One of the reasons that the US tends to do trade deals so quickly (averaging just one and a half years for talks) is that its partners adopt a tactic of capitulation masquerading as negotiation.

Trump’s election means that US interests may change, but their ability to secure deals that satisfy these interests will be undiminished. Theresa May might have been better advised to warm up by striking deals with some smaller, weaker economies before taking on the US. It will not be a fair fight against the UK’s fledgling trade capacity.

The PM may be undaunted by this prospect, judging that a deal with America is an exceptional prize, worthy of exceptional (and uncomfortable) concessions.

The problem is that other countries will not treat it as an exception – it will set a new standard. Once the UK has revealed its potential concessions to the United States it will be harder to deny them to others.

Canada, for instance, tends to follow the US around the globe, signing deals just after its neighbour (it initiated talks with Morocco, Singapore and South Korea in the wake of US deals). It lets America use its might to reveal a country’s point of maximum concession, then demands the same.

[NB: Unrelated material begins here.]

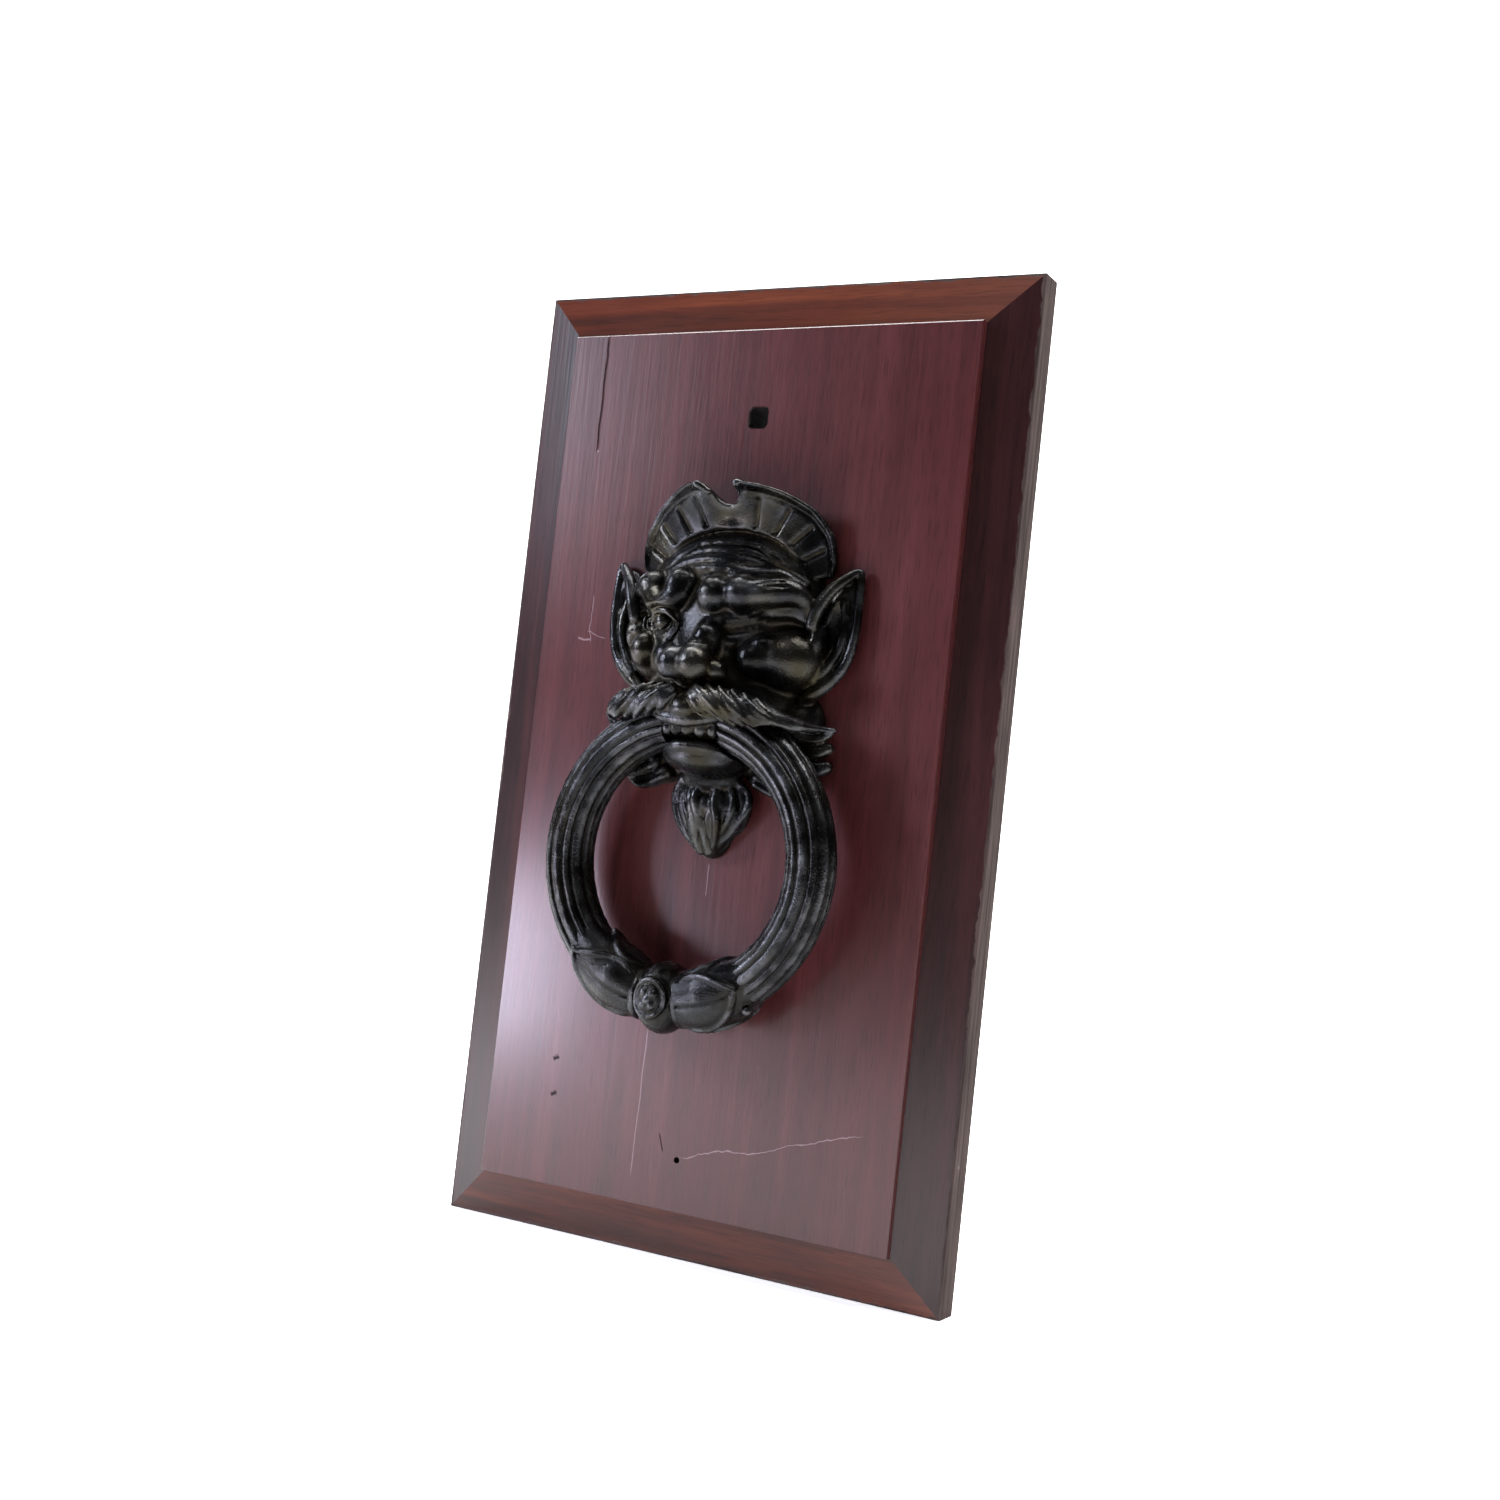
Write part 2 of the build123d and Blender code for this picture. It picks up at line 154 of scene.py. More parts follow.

This means that the US-UK deal cannot be viewed in isolation – our first trade deal will set the tone for those that follow.

This is the uncomfortable truth facing Theresa May. If she is prepared to accept American terms and signal that the UK is easy prey for other potential partners, then a US-UK deal could be wrapped up very quickly. If she wants a meaningful deal, one that boosts strategic UK industries and sets a strong precedent, she may have to wait. Whitehall is moving with impressive speed, but it is not ready yet.